The technique involves quantitative Morse theory on loop spaces. We will discuss some related results in geometry of loop spaces on Riemannian manifolds.

October 26, 2020:

A multitude of knot invariants, including quantum invariants and their categorifications, have been introduced to aid with characterizing and classifying knots and their topological properties. Relations between knot invariants and their relative strengths at distinguishing knots are still mostly elusive. We use Principal Component Analysis (PCA), Ball Mapper, and machine learning to examine the structure of data consisting of various polynomial knot invariants and the relations between them. Although of different origins, these methods confirm and illuminate similar substructures in knot data. These approaches also enable comparison between numerical invariants of knots such as the signature and s-invariant via their distribution within the Alexander and Jones polynomial data. Although this work focuses on knot theory the ideas presented can be applied to other areas of pure mathematics and possibly in data science. The hybrid approach introduced here can be useful for infinite data sets where representative sampling is impossible or impractical.

November 9, 2020:
Alex Nabutovsky (Toronto)

We will discuss the isoperimetric inequality for Hausdorff content and compact metric spaces in (possibly infinite-dimensional) Banach spaces. We will also discuss some of its implications for systolic geometry, in particular, systolic inequalities of a new type that are true for much wider classes of non-simply connected Riemannian manifolds than Gromov’s classical systolic inequality.

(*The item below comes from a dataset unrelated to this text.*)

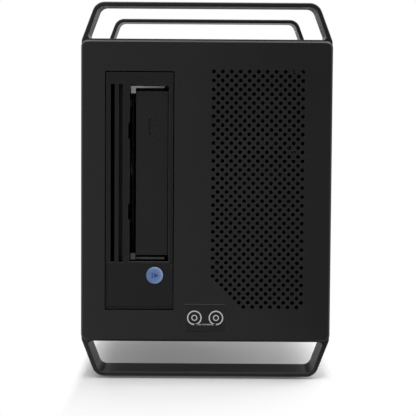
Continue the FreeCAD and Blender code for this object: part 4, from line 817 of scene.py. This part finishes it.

Joint work with Y. Liokumovich, B. Lishak, and R. Rotman.

November 23, 2020:
Dima Burago (Penn State)

This is not quite a research talk. This is a collection of problems (in random order). Some of them arose from my research (often with collaborators), some are known or folklore known, and there is some progress in our work. The problems are followed by comments which often contain announcements of recent results of mine (with co-authors) and brief discussions. At many places, I may be rather vague and also omit known definitions and discussions of known results.